Sollte der Aufstieg gelingen, wäre das die logische Konsequenz aus der kontinuierlichen engagierten Arbeit seit der Neugründung 2010, findet Streitenberger. Ob das dann zu früh oder genau richtig erfolgen würde, „kann ich nicht einschätzen“. Ein Aufstieg aber wäre auf jeden Fall sportlich und strukturell eine wirklich große Herausforderung. „Für die Stadt und die Menschen wäre dies aber auf jeden Fall ein großer Gewinn.“ Und vielleicht sei dann auch der eine oder anderen talentierte DHfK- Nachwuchsspieler, der den ganz großen Sprung nicht geschafft hat, demnächst beim NHV zu finden.
Differenziert äußert sich Emanuel. „Die Fans und die Halle wären ein Gewinn für die dritte Liga.“ Aber die Fahrten würden um einiges länger und es gebe kaum Derbys. „Da muss man abwägen, ob alle den Mehraufwand stemmen können.“ Göde sagt, er würde sich freuen, wenn es am Ende funktioniert und wäre auch einer der ersten Gratulanten. „Fakt ist, man muss auch wissen was da auf einen zukommt: sehr wenig Derbys, höhere Kosten“, so der ehemalige Nationalspieler. „Also gilt es auch für den Verein, hart dran zu arbeiten.“
Ansonsten überwiegt Zurückhaltung. „Insgesamt würde es dem Delitzscher Handball sicherlich gut tun“, erklärt zwar Henoch. „Aber ich glaube, dass dies noch ein oder zwei Jahre zu zeitig wäre.” Zunächst sollten die Strukturen im Umfeld weiter verbessert und professionalisiert werden.

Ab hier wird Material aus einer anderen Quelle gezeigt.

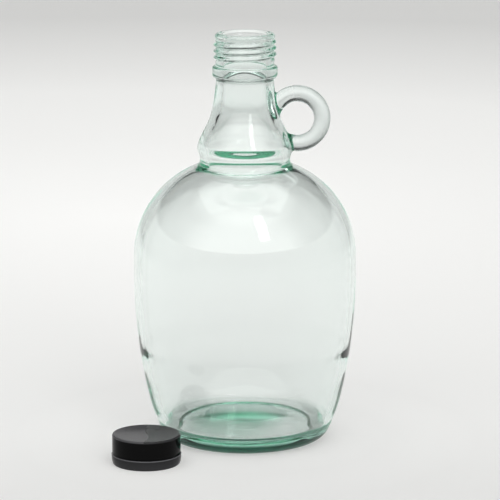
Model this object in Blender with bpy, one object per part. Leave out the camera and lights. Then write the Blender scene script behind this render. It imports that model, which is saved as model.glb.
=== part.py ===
"""A one litre glass jug with a ring handle on its neck, and its screw cap standing beside it.

Lengths in the constants are millimetres. The jug's axis is upright, and its handle points along +X.
"""

import math

import bmesh
import bpy
from mathutils import Matrix, Vector

MM = 0.001

# Body of the jug
BELLY_RADIUS = 56.6
BELLY_HEIGHT = 84.5
SIDE_ARC = 272.0
SIDE_TURN = 13.0
LOWER_ARC = 95.0
HEEL_ARC = 9.0
SHOULDER_ARC = 49.5
SHOULDER_HEIGHT = 94.9
BEARING_WIDTH = 2.0
PUSH_UP = 2.0
PUSH_UP_STEP = 0.9

# Neck of the jug, as radius and height: groove above the shoulder, rounded collar, long flare
NECK_CURVE = [
    (25.2, 141.1),
    (23.6, 142.0),
    (22.9, 143.7),
    (23.1, 146.2),
    (24.1, 149.2),
    (24.1, 151.7),
    (23.0, 154.8),
    (21.0, 158.9),
    (19.4, 162.2),
    (17.9, 165.7),
    (16.5, 170.8),
    (15.5, 176.5),
    (14.8, 182.0),
    (14.7, 185.2),
]
GROOVE_SHOULDER_RADIUS = 26.6

# Mouth of the jug: bead, screw finish and lip
BEAD_RADIUS = 16.5
BEAD_BOTTOM = 186.3
BEAD_BOTTOM_ROUND = 1.6
BEAD_TOP = 192.1
BEAD_TOP_ROUND = 0.8
BEAD_FILLET = 0.5
FINISH_RADIUS = 14.8
MOUTH_HEIGHT = 208.8
LIP_RADIUS = 15.2
LIP_BOTTOM = 206.7
LIP_ROUND = 1.3
LIP_FILLET = 0.4

# Thread of the mouth, a right-handed ridge
THREAD_RADIUS = 15.85
THREAD_TOP = 204.9
THREAD_PITCH = 3.2
THREAD_TURNS = 3.1
THREAD_START = 31.0
THREAD_FADE = 0.12
THREAD_ROOT_HALF = 1.15
THREAD_CREST_HALF = 0.4
THREAD_SINK = 0.6
THREAD_END_HEIGHT = 0.3

# Inside of the jug
WALL = 2.8
SHOULDER_WALL = 3.4
INNER_SIDE_TURN = 7.4
INNER_FLOOR_CURVE = [
    (0, 5.8),
    (8.0, 6.1),
    (16.0, 7.0),
    (23.0, 7.9),
    (30.0, 8.2),
    (38.4, 8.3),
    (41.2, 9.9),
    (42.6, 13.5),
    (44.5, 18.5),
    (46.4, 25.0),
    (48.6, 34.0),
    (50.1, 43.0),
]
BORE_RADIUS = 10.9
BORE_LIP_ROUND = 1.1
INNER_NECK_CURVE = [
    (19.2, 140.2),
    (18.9, 143.5),
    (19.2, 147.0),
    (19.9, 150.3),
    (19.6, 152.6),
    (17.6, 157.6),
    (14.4, 164.2),
    (11.9, 171.5),
    (BORE_RADIUS, 181.0),
]
INNER_NECK_RADIUS = 19.9
CUTTER_OVERRUN = 4.0

# Ring handle
HANDLE_REACH = 26.4
HANDLE_HEIGHT = 165.4
HANDLE_RING = 12.7
HANDLE_THICKNESS = 8.2
HANDLE_STEPS = 30
HANDLE_SIDES = 12

# Screw cap, standing on its open end at this distance from the jug's axis
CAP_PLACE = (-49.2, -52.2)
CAP_HEIGHT = 14.9
CAP_RADIUS = 17.1
CAP_EDGE_ROUND = 0.8
CAP_DISH = 0.35
CAP_DISH_RADIUS = 15.9
CAP_DISH_EDGE = 0.05
BAND_RADIUS = 17.4
BAND_TOP = 5.0
BAND_LEDGE = 0.2
BAND_TAPER_TOP = 3.0
BAND_KNEE = (17.05, 1.0)
BAND_FOOT_RADIUS = 16.75
CAP_BORE = 16.15
CAP_TOP_THICKNESS = 1.5
CAP_MOUTH_BEVEL = 0.3
CAP_CORNER_BEVEL = 0.4
CAP_THREAD_RADIUS = 15.2
CAP_THREAD_TOP = 10.6
CAP_THREAD_TURNS = 1.6

ROUND_STEPS = 44
THREAD_STEPS = 26
SMOOTH_ANGLE = 40.0


def clear_scene():
    for obj in list(bpy.data.objects):
        bpy.data.objects.remove(obj, do_unlink=True)


def arc(centre, radius, start, end, steps):
    """Points of an arc in the plane of radius and height, both ends included, angles in degrees from +X."""
    points = []
    for step in range(steps + 1):
        angle = math.radians(start + (end - start) * step / steps)
        points.append((centre[0] + radius * math.cos(angle), centre[1] + radius * math.sin(angle)))
    return points


def heel_outline():
    """Heel and lower side of the outer skin, as two arcs that touch."""
    turn = math.radians(SIDE_TURN)
    side = Vector((BELLY_RADIUS - SIDE_ARC, BELLY_HEIGHT))
    lower = side + (SIDE_ARC - LOWER_ARC) * Vector((math.cos(turn), -math.sin(turn)))
    drop = lower.y - HEEL_ARC
    reach = LOWER_ARC - HEEL_ARC
    heel = (lower.x + math.sqrt(reach**2 - drop**2), HEEL_ARC)
    heel_turn = math.degrees(math.asin(drop / reach))
    return (
        arc(heel, HEEL_ARC, -90, -heel_turn, 6)
        + arc(lower, LOWER_ARC, -heel_turn, -SIDE_TURN, 3)[1:-1]
    )


def side_outline(start, wall, shoulder_wall, top_radius):
    """Belly and shoulder as two arcs, this far inside the outer skin."""
    shoulder_radius = SHOULDER_ARC - shoulder_wall
    middle = BELLY_RADIUS - SHOULDER_ARC
    shoulder_turn = math.degrees(math.acos((top_radius - middle) / shoulder_radius))
    return (
        arc((BELLY_RADIUS - SIDE_ARC, BELLY_HEIGHT), SIDE_ARC - wall, -start, 0, 4)
        + arc((middle, SHOULDER_HEIGHT), shoulder_radius, 8, shoulder_turn, 9)
    )


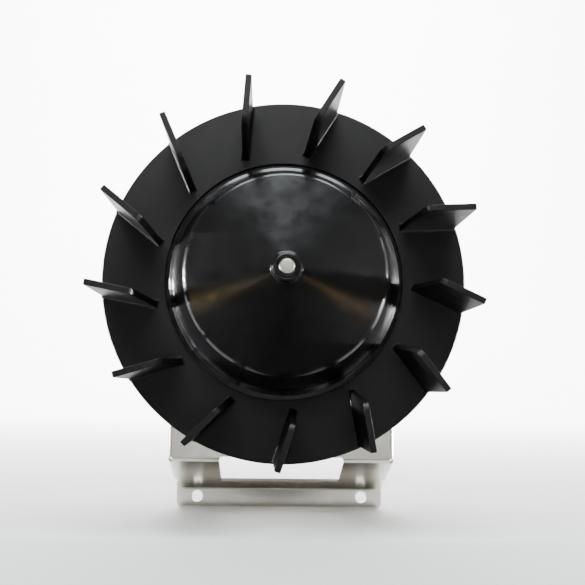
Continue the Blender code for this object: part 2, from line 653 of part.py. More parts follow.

Dazu gehörten die wirtschaftlichen Strukturen an sich und auch mehr Manpower im Umfeld. Oben drauf komme die Anschlussförderung der zweiten Mannschaft, in der junge Spieler den Anschluss an die erste Mannschaft schaffen könnten.
„Der Schritt wäre zu früh“, schätzt auch Mittag ein. Wichtig sei, den fantastischen Delitzscher Fans die Spiele zu liefern, die sie verdienten. „Und das klappt doch in der ausgeglichenen 4. Liga sehr gut!“ Mahnend äußert sich Krippner. „Der Sprung von der Oberliga in die dritte Liga wäre ungleich größer als der von der Sachsen- in die Oberliga“, gibt er zu bedenken. „Es wäre schwer, in der dritten Liga zu bestehen.“ Von einem „qualitativ großen Sprung“ spricht Trodler. Wegen der vielen Derbys sei die Oberliga viel attraktiver. „Es wäre zu früh“, findet Pietzsch. Die dritte Liga erfordere schließlich sehr viel mehr Geld.